Culture is not just what people feel. It is what the entire workforce, human and machine, does every single day. When part of that workforce operates outside any governance framework, the organization is flying blind.

Why Traditional Culture Tools Cannot See the Problem

The culture measurement industry is not short of products. Employee engagement platforms, sentiment analysis tools, organizational network analysis software, and real-time feedback systems have proliferated over the past decade, generating hundreds of millions of dollars in investment and revenue.

Dipali is direct about the architectural flaw. "Every tool in the market was designed for a fully human workforce," he says. "They measure perception. They ask people to self-report. They are built on the assumption that if you can measure how humans feel about the culture, you understand the culture. That was always a simplification. In a hybrid human-AI workforce, it is simply no longer true." The implication is not that these tools are useless, but that they are blind to the part of the workforce growing fastest.

Self-reported surveys capture what people are willing to say about their experience, not what is actually happening. They miss the manager who creates psychological unsafety through patterns of behavior that nobody individually flags but everyone collectively feels. They miss team dynamics slowly fracturing under the weight of poor relational health. And they are entirely silent on what AI agents are contributing to or eroding within the cultural fabric.

Research published in Advances in Consumer Research in 2025 found that AI systems operating opaquely undermine employee engagement, producing alienation rather than empowerment even when those systems deliver measurable productivity gains. The benefit and the cultural cost can exist simultaneously, invisibly. Elrin's approach to this problem centers on behavioral indicators that operate beneath the level of self-report, tracking what people and agents actually do rather than what they say they feel.

The Case for a Compliance Standard

Every industry that has reached a certain level of complexity and consequence has developed standards. Financial reporting. Data privacy. Workplace safety. These standards exist because the stakes are too high to leave governance to individual discretion.

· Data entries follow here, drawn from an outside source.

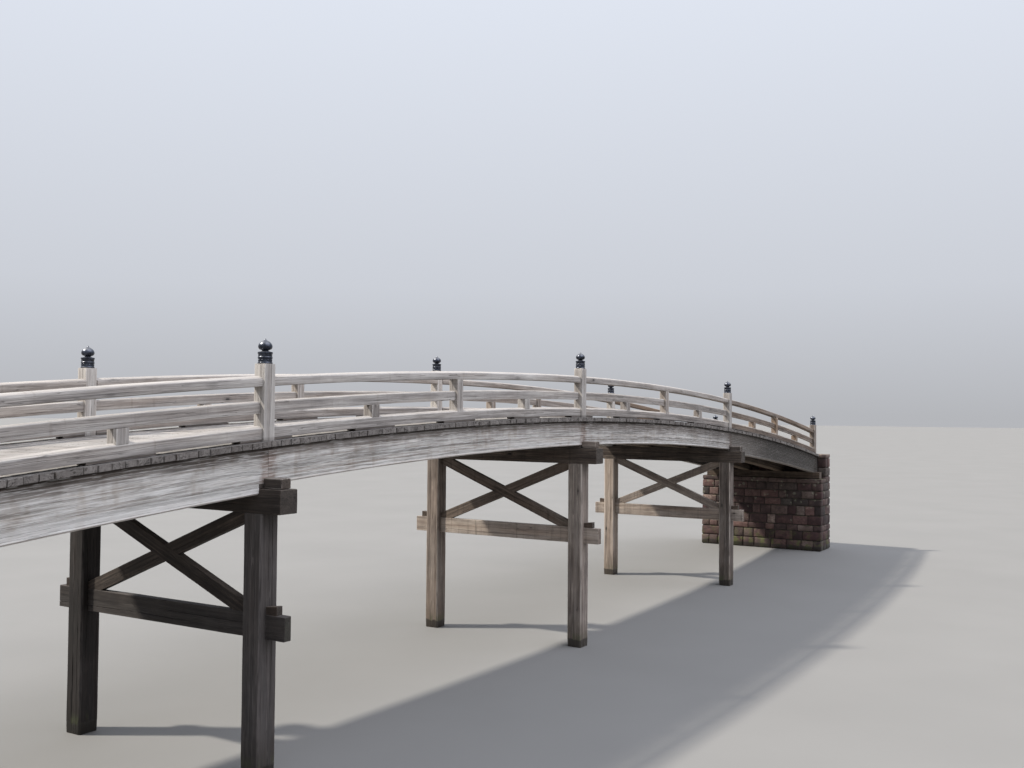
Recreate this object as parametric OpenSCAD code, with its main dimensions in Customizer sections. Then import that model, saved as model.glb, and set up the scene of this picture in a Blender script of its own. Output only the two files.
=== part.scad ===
// Timber moon bridge: a long low arch of four spans on three braced
// timber bents and two stone abutments, with a post-and-rail parapet
// and metal onion finials on its main posts.
//
// All sizes are millimetres. The origin is on the water line under the
// middle bent: +X runs along the bridge, +Y across it to the far side,
// +Z up.

/* [Arch] */
// Distance between neighbouring bents, centre to centre
span = 7600; // [6000:100:9000]
// Height of the planks' underside above the water, over the middle bent
crown_z = 3872; // [3500:1:4500]
// Radius of the arch, at the planks' underside
arch_r = 108700; // [90000:100:200000]

/* [Deck and girders] */
// Thickness of the cross planks
plank_t = 70; // [40:1:110]
// Width of the planked deck
deck_w = 3340; // [3250:10:3600]
// Depth of the girders in the two middle spans
girder_d = 415; // [300:5:450]
// Depth of the girders in the two end spans, which are notched over the caps
end_girder_d = 505; // [460:5:560]
// Thickness of the outer girders
fascia_t = 180; // [100:5:220]
// Distance between the outer faces of the two outer girders
fascia_w = 3200; // [3000:10:3240]
// Thickness of the inner girders
inner_t = 180; // [100:5:220]
// Distance of each inner girder's middle from the bridge's middle line
inner_y = 500; // [300:10:800]

/* [Bents] */
// Side of a square leg
leg_w = 275; // [200:5:300]
// Chamfer on a leg's corners
leg_chamfer = 22; // [0:1:40]
// Distance between the two legs of a bent, centre to centre
leg_spacing = 3000; // [2700:10:3100]
// Width of a cap beam, along the bridge
cap_w = 275; // [200:5:300]
// Height of a cap beam
cap_h = 270; // [200:5:340]
// Length of a cap beam, across the bridge
cap_l = 3820; // [3700:10:3900]
// Thickness of the bearing plank between a cap beam and the girders
bearing_t = 55; // [30:1:90]
// Thickness of a tie beam, along the bridge
tie_t = 105; // [80:5:190]
// Height of a tie beam
tie_h = 270; // [180:5:300]
// Length of a tie beam, across the bridge
tie_l = 3840; // [3700:10:3900]
// Clear height between tie beam and cap beam
tie_drop = 1100; // [800:5:1200]
// Width of a cross brace
brace_w = 175; // [120:5:220]
// Thickness of a cross brace, along the bridge
brace_t = 100; // [60:5:150]

/* [Parapet] */
// Side of a main post
post_w = 166; // [130:1:180]
// Distance of a main post's middle from the bridge's middle line
post_y = 1525; // [1450:5:1535]
// Distance of the rails' middle from the bridge's middle line
rail_y = 1505; // [1450:5:1520]
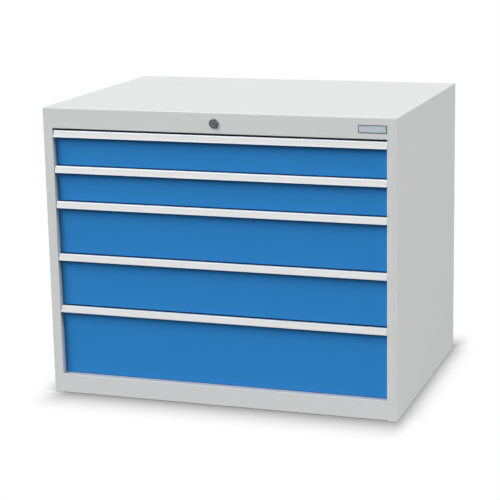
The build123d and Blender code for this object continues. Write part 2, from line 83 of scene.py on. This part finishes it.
# The wide low softbox that lights the cabinet's back
REAR_SOFTBOX_SIZE = (2.0, 0.6)
REAR_SOFTBOX_PLACE = (-1.25, 3.0, 0.35)
REAR_SOFTBOX_POWER = 44.0

# The floor: how far it goes each way, the light that it sends back up, and how far the shade on it
# reaches. Most light comes from the left, so the shade there starts inside the cabinet's corner.
FLOOR_REACH = 14.0
FLOOR_BOUNCE = (0.15, 0.15, 0.15, 1.0)
SHADE_RIGHT = 0.06
SHADE_LEFT = 0.1
SHADE_LEFT_INSET = 0.04
SHADE_BEFORE = 0.17
SHADE_UNDER = 0.085
SHADE_DEPTH = 0.6
FOOT_FADE = 2.0
UNDER_FADE = 1.8
WALL_COVER = 0.5


def linear(red, green, blue):
    """Colour as it looks on a screen, 0 to 255, turned into the linear values that shaders take."""
    def channel(value):
        value = value / 255
        return value / 12.92 if value <= 0.04045 else ((value + 0.055) / 1.055) ** 2.4
    return (channel(red), channel(green), channel(blue), 1.0)


def put_in_scene(name, data):
    """New object in the scene, of a mesh, a light or a camera."""
    thing = bpy.data.objects.new(name, data)
    bpy.context.scene.collection.objects.link(thing)
    return thing


# Shader nodes

MIX_UNDER, MIX_OVER, MIX_RESULT = 6, 7, 2  # the colour sockets of a Mix node


def add(tree, kind, **settings):
    """New node with its settings and, by socket name or number, its values."""
    node = tree.nodes.new(kind)
    for key, value in settings.pop("values", {}).items():
        node.inputs[key].default_value = value
    for key, value in settings.items():
        setattr(node, key, value)
    return node


def join(tree, source, target):
    """Feed an input from a socket, or set it to a plain number."""
    if isinstance(source, (int, float)):
        target.default_value = source
    else:
        tree.links.new(source, target)


def math_node(tree, operation, first, second=None, clamp=False):
    """Result of a Math node; each operand is a number or a socket."""
    node = add(tree, "ShaderNodeMath", operation=operation, use_clamp=clamp)
    join(tree, first, node.inputs[0])
    if second is not None:
        join(tree, second, node.inputs[1])
    return node.outputs[0]


def own_place(tree):
    """Point in the piece's own coordinates, so that a pattern moves with the piece."""
    return add(tree, "ShaderNodeTexCoord").outputs["Object"]


def length_of(tree, vector):
    """Length of a vector socket."""
    length = add(tree, "ShaderNodeVectorMath", operation="LENGTH")
    join(tree, vector, length.inputs[0])
    return length.outputs["Value"]


def noise(tree, place, scale, detail, roughness=0.5):
    """Noise from 0 to 1 over a place; its scale is a number or a socket."""
    texture = add(tree, "ShaderNodeTexNoise", values={"Detail": detail, "Roughness": roughness})
    join(tree, place, texture.inputs["Vector"])
    join(tree, scale, texture.inputs["Scale"])
    return texture.outputs["Fac"]


def lay_over(tree, mask, under, over):
    """Colour socket with one plain colour laid over it by a mask."""
    blend = add(tree, "ShaderNodeMix", data_type="RGBA")
    join(tree, mask, blend.inputs["Factor"])
    join(tree, under, blend.inputs[MIX_UNDER])
    blend.inputs[MIX_OVER].default_value = over
    return blend.outputs[MIX_RESULT]


def bump(tree, height, strength, distance):
    """Bump node over a height."""
    node = add(tree, "ShaderNodeBump", values={"Strength": strength, "Distance": distance})
    join(tree, height, node.inputs["Height"])
    return node


# Shader node groups, each built once

SKIN_OUTPUTS = [("Color", "NodeSocketColor"), ("Roughness", "NodeSocketFloat"), ("Height", "NodeSocketFloat")]
COAT_ROUGHNESS_SWING = 0.12
METAL_ROUGHNESS_SWING = 0.3
GRAIN_SHARE = 0.25
MOTTLE_SCALE = 5.0
EDGE_CONTRAST = 4.0


def group_shell(name, inputs, outputs):
    """Empty node group with named sockets, its entry node and its exit node."""
    group = bpy.data.node_groups.new(name, "ShaderNodeTree")
    for label, kind, value in inputs:
        socket = group.interface.new_socket(label, in_out="INPUT", socket_type=kind)
        socket.default_value = value
    for label, kind in outputs:
        group.interface.new_socket(label, in_out="OUTPUT", socket_type=kind)
    entry = group.nodes.new("NodeGroupInput")
    leave = group.nodes.new("NodeGroupOutput")
    return group, entry, leave


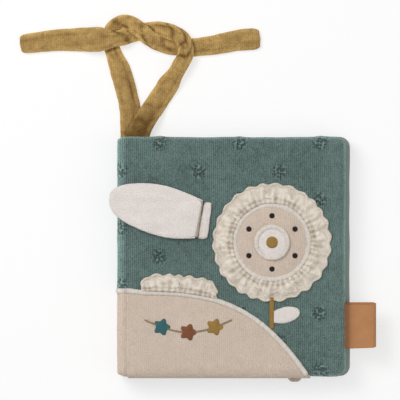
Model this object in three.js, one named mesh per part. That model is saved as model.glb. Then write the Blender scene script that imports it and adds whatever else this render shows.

Workforce culture has reached that level of consequence. It has not yet reached that level of governance. The result is that organizations are making high-stakes decisions about AI deployment inside a compliance vacuum. According to McKinsey's 2026 AI Trust Maturity Survey, only about one-third of organizations report maturity levels of three or higher across strategy, governance, and agentic AI governance. The average responsible AI maturity score sits at 2.3 out of 4, a number McKinsey describes as reflecting organizations still in the early stages of building foundational practices.

The more useful question is not whether AI agents affect culture. They do, demonstrably. The question is whether the behavioral norms embedded in their design are ones the organization would endorse if it could see them clearly. Gartner's research found that organizations performing regular audits and assessments of AI system performance are over three times more likely to achieve high value from their AI investments than those that do not. Governance is not just risk management. It is a performance multiplier.

Right now, most organizations cannot see what their agents are doing to their cultures. No standard exists that requires them to look.

What Governance of the Hybrid Workforce Actually Requires

Governing culture in a hybrid human-AI workforce requires measurement at three distinct layers. The first is the human layer: how are human employees actually behaving, beyond what they self-report? The second is the interaction layer: how are humans and AI agents influencing each other's behavior, and in which direction? The third is the agent layer: what behavioral norms are embedded in the agents themselves, and are those norms consistent with the organization's stated values?

None of these layers is currently addressed by mainstream culture tools. The first is approximated, poorly, by engagement surveys. The second and third are not addressed at all.

This three-layer model is the organizing principle behind Elrin's platform. The framework uses behavioral indicators that apply not just to human employees but also to AI agents and to the hybrid interactions between them, structured as a compliance standard rather than a survey instrument. Dipali's argument is that the category of culture measurement needs to be rebuilt from the foundation, not extended. "The organizations that build this infrastructure now will be able to demonstrate to employees, investors, and regulators that their culture is not just aspirational, but verifiable," he says. "That is an entirely new kind of organizational credibility."

The governance infrastructure that organizations need is not fundamentally about technology. It is about standards: clear, auditable criteria for what a healthy culture looks like across human and machine participants, and mechanisms for measuring against those criteria on an ongoing basis. The data on what happens without those standards is already accumulating.

The Window for Proactive Governance

The question of how organizations govern AI in the workplace has moved from academic conferences to boardrooms with remarkable speed. Gartner projects that by 2027, fragmented AI regulation will grow to cover 50% of the world's economies, driving $5 billion in compliance investment. Regulatory frameworks around AI in employment contexts are beginning to emerge across jurisdictions. Investors are asking harder questions about culture risk in the organizations they fund.

The organizations that build governance infrastructure now will be better positioned to scale AI adoption without losing the human fabric of their culture. Gartner's research found that organizations with deployed AI governance platforms are 3.4 times more likely to achieve high effectiveness in AI governance than those without. The compounding effect of early investment in governance is measurable and significant.

For organizations that wait, the picture is less optimistic. As AI agents become more deeply embedded in daily work, the cultural norms they reinforce, healthy or otherwise, become harder to isolate and harder to change. Behavioral drift compounds. The gap between the culture an organization thinks it has and the one that is actually operating grows wider and more expensive to close. According to McKinsey, the experience of the highest-performing AI companies points to one consistent pattern: governance and deployment move together, not in sequence.

Organizations govern what they measure. They measure what they have standards for. The last ungoverned layer of the organization is not waiting for governance to arrive. It is already shaping culture, quietly, at scale, every day.